Ah yes, it's those Tijuanas on the Merrimack, Lowell and Lawrence, two old mill towns now reinventing themselves as diverse mixed-income communities that welcome all comers.
But to Kelly Ayotte and her fellow white reactionary Republicans, they're cesspools of vice whose sole function is to lure the innocent youths of New Hampshire over the border and inject them with fentanyl, which even Ayotte admits is a problem in her drug-addled state [Surely, State? – Ed.]:
New Hampshire: where you want to be |
The fight to end the drug crisis in New Hampshire must include care and support for those struggling with addiction. In the United States Senate, Kelly led the effort to pass the Comprehensive Addiction and Recovery Act, which provided grant funding for drug prevention, education, and treatment programs. In New Hampshire, we must continue to improve our model while expanding coverage and outreach to those struggling.
So the white people who buy fentanyl, whether in Lawrence or anywhere else deserve our tender loving care.

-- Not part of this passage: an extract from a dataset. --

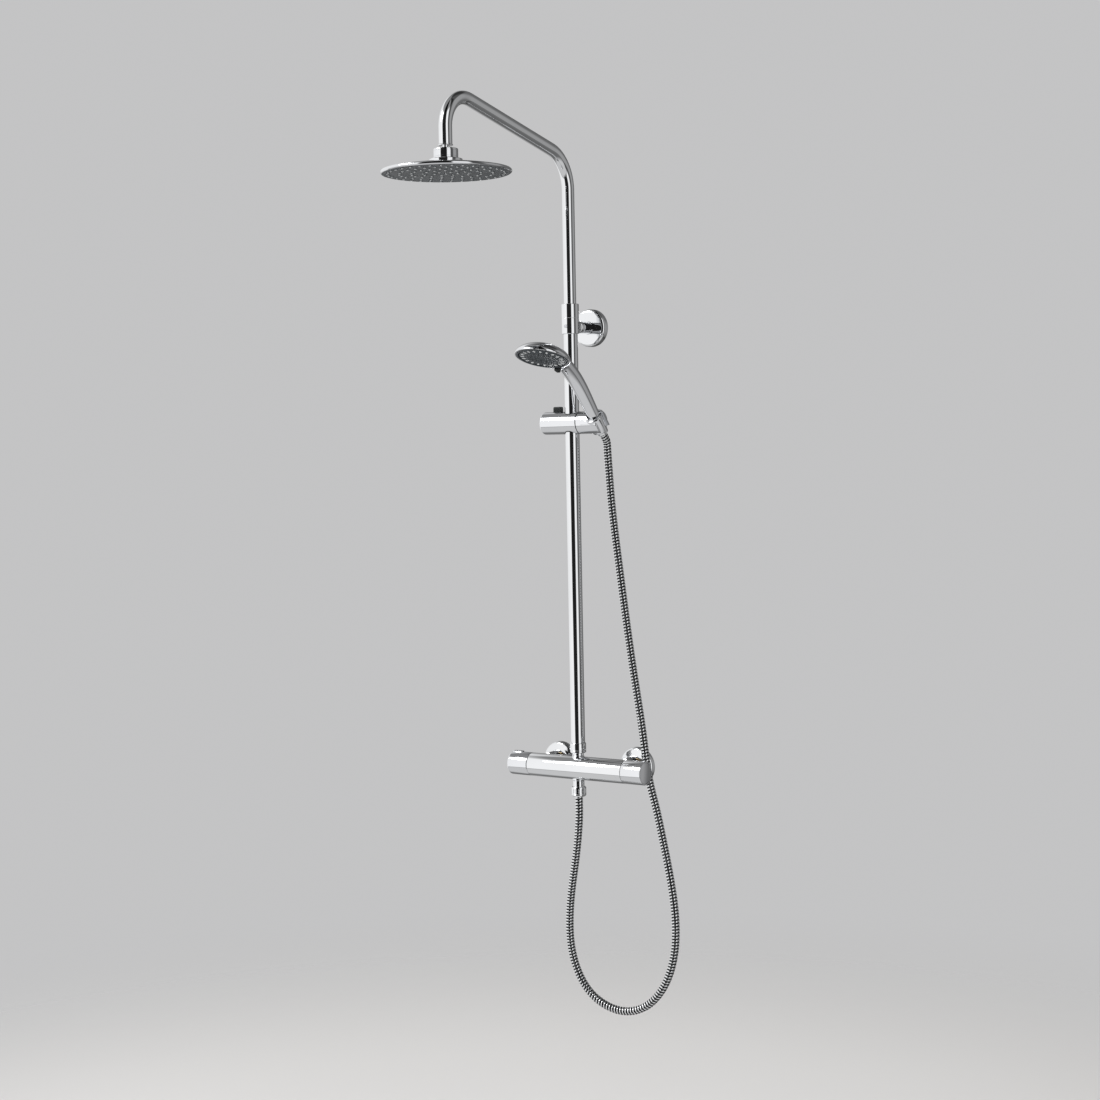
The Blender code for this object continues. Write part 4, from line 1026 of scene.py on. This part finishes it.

The problem is the alleged drug supermarkets luring them to their doom just across the border.
Maybe New Hampshire should build a wall not on its northern border, but on its southern, to keep their honest yeomen safe from the hordes to the south? The upside for the Bay State: no more New Hampshire hicks flooding across the border bearing Bruins tickets and vomiting on Causeway Street. The downside: how do we get to Maine?
The two border hysterias are linked. In Republican mythology, New Hampshire's problems aren't of its own making. They're the fault of the Other, usually brown, flooding across one border or another.
The solution is to foment fear and bigotry. That will solve the problem.
If the problem is how you elect mediocre Republicans to office, that is.